Many factors, with variations from country to country, simultaneously account for stagnant productivity and dysfunctional labor markets in the region. Trying to identify “the” factor is like trying to identify which of the five bullets in the heart killed the victim. In some countries it will be necessary to revise the balance between taxation of labor versus income or consumption, most likely lowering the former. In other countries, a sober assessment is needed of the effects that regulations on severance pay and minimum wages, or the combination of “contributory” and “non-contributory” health and pension programs, have on the formal-informal composition of firms and employment. Further, many countries will have to revisit tax regulations that affect the size of firms (like simplified regimes or compliance costs) as well as credit regulations (like subsidies to small firms or micro-credits for undertakings that have no potential for higher productivity). And yet some countries may need to consider whether credits from public development banks are inadvertently allowing unproductive firms to survive. But in all cases, the same question must be asked: Is this policy contributing to or hindering productivity growth?

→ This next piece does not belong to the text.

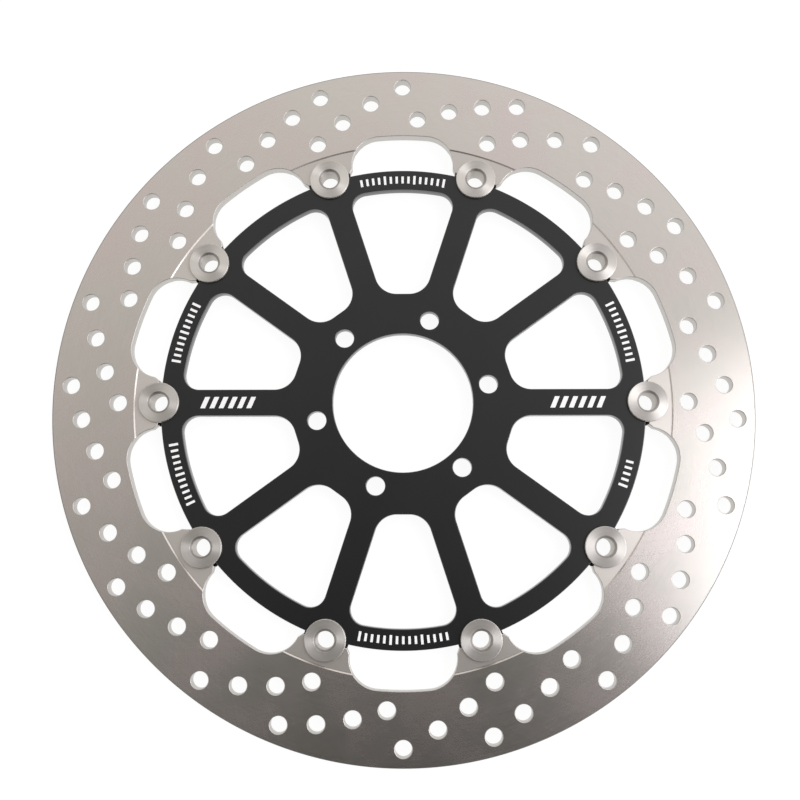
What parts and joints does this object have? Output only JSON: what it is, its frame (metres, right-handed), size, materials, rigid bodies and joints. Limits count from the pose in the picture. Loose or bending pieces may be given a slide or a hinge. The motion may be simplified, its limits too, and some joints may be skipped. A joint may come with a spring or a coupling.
{
  "type": "motorcycle brake disc",
  "caption": "Floating motorcycle brake disc: drilled steel ring held on a black spoked carrier by spring-loaded bobbins, with bolt holes round a central bore.",
  "frame": {"origin": "on the wheel's axis, in the plane of the bobbins' back ends, which is the lowest plane of the disc laid flat; the hub mounting face is 3.75 mm above it", "axes": "+Z along the wheel's axis towards the disc's outer face, the side with the bobbin heads; +X through the middle of a bobbin and its spoke; +Y completes the right-handed frame"},
  "size_m": [0.32, 0.32, 0.0103],
  "materials": {
    "ground_steel": "ground stainless steel, satin, faint circular grain",
    "black_anodised": "satin black anodised plate with lighter machined edges",
    "turned_steel": "turned, bright, fine concentric marks",
    "dark_steel": "dark oxide",
    "spring_steel": "tempered spring steel, satin"
  },
  "bodies": {
    "carrier": {"carrier": "black_anodised"},
    "ring": {"brake_rotor": "ground_steel"},
    "bobbin_01": {"bobbin_01": "turned_steel", "flat_washer_01": "dark_steel", "wave_washer_01": "spring_steel", "circlip_01": "dark_steel"},
    "bobbin_02": {"bobbin_02": "turned_steel", "flat_washer_02": "dark_steel", "wave_washer_02": "spring_steel", "circlip_02": "dark_steel"},
    "bobbin_03": {"bobbin_03": "turned_steel", "flat_washer_03": "dark_steel", "wave_washer_03": "spring_steel", "circlip_03": "dark_steel"},
    "bobbin_04": {"bobbin_04": "turned_steel", "flat_washer_04": "dark_steel", "wave_washer_04": "spring_steel", "circlip_04": "dark_steel"},
    "bobbin_05": {"bobbin_05": "turned_steel", "flat_washer_05": "dark_steel", "wave_washer_05": "spring_steel", "circlip_05": "dark_steel"},
    "bobbin_06": {"bobbin_06": "turned_steel", "flat_washer_06": "dark_steel", "wave_washer_06": "spring_steel", "circlip_06": "dark_steel"},
    "bobbin_07": {"bobbin_07": "turned_steel", "flat_washer_07": "dark_steel", "wave_washer_07": "spring_steel", "circlip_07": "dark_steel"},
    "bobbin_08": {"bobbin_08": "turned_steel", "flat_washer_08": "dark_steel", "wave_washer_08": "spring_steel", "circlip_08": "dark_steel"},
    "bobbin_09": {"bobbin_09": "turned_steel", "flat_washer_09": "dark_steel", "wave_washer_09": "spring_steel", "circlip_09": "dark_steel"},
    "bobbin_10": {"bobbin_10": "turned_steel", "flat_washer_10": "dark_steel", "wave_washer_10": "spring_steel", "circlip_10": "dark_steel"}
  },
  "joints": [
    {"name": "ring_float", "type": "slide", "parent": "carrier", "child": "ring", "axis": [0, 0, 1], "range_m": [-0.00025, 0.00025], "stiffness_N_per_m": 150000},
    {"name": "bobbin_spin_01", "type": "hinge", "parent": "carrier", "child": "bobbin_01", "pos_m": [0.1112, 0, 0.00625], "axis": [0, 0, 1], "continuous": true},
    {"name": "bobbin_spin_02", "type": "hinge", "parent": "carrier", "child": "bobbin_02", "pos_m": [0.08996, 0.06536, 0.00625], "axis": [0, 0, 1], "continuous": true},
    {"name": "bobbin_spin_03", "type": "hinge", "parent": "carrier", "child": "bobbin_03", "pos_m": [0.03436, 0.10576, 0.00625], "axis": [0, 0, 1], "continuous": true},
    {"name": "bobbin_spin_04", "type": "hinge", "parent": "carrier", "child": "bobbin_04", "pos_m": [-0.03436, 0.10576, 0.00625], "axis": [0, 0, 1], "continuous": true},
    {"name": "bobbin_spin_05", "type": "hinge", "parent": "carrier", "child": "bobbin_05", "pos_m": [-0.08996, 0.06536, 0.00625], "axis": [0, 0, 1], "continuous": true},
    {"name": "bobbin_spin_06", "type": "hinge", "parent": "carrier", "child": "bobbin_06", "pos_m": [-0.1112, 0, 0.00625], "axis": [0, 0, 1], "continuous": true},
    {"name": "bobbin_spin_07", "type": "hinge", "parent": "carrier", "child": "bobbin_07", "pos_m": [-0.08996, -0.06536, 0.00625], "axis": [0, 0, 1], "continuous": true},
    {"name": "bobbin_spin_08", "type": "hinge", "parent": "carrier", "child": "bobbin_08", "pos_m": [-0.03436, -0.10576, 0.00625], "axis": [0, 0, 1], "continuous": true},
    {"name": "bobbin_spin_09", "type": "hinge", "parent": "carrier", "child": "bobbin_09", "pos_m": [0.03436, -0.10576, 0.00625], "axis": [0, 0, 1], "continuous": true},
    {"name": "bobbin_spin_10", "type": "hinge", "parent": "carrier", "child": "bobbin_10", "pos_m": [0.08996, -0.06536, 0.00625], "axis": [0, 0, 1], "continuous": true}
  ]
}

Asking this question and, more importantly, effecting the required policy changes, does not mean that countries must give up on the redistribution efforts that are at times the underlying motivation for these policies. But it does mean that redistribution efforts must be carried out through other instruments that are not so costly in terms of productivity.

The policy changes needed to accelerate productivity growth are technically complex, but the real challenge is political and, in a region that has a long tradition of attempting redistribution through labor market interventions, ideological. This makes change very difficult indeed. However, from the point of view of the poor, a glimmer of hope could come from the realization that, in addition to further improvements to targeted programs, the policies needed to allow them to escape poverty with their own efforts are by and large the same ones that are needed to accelerate growth.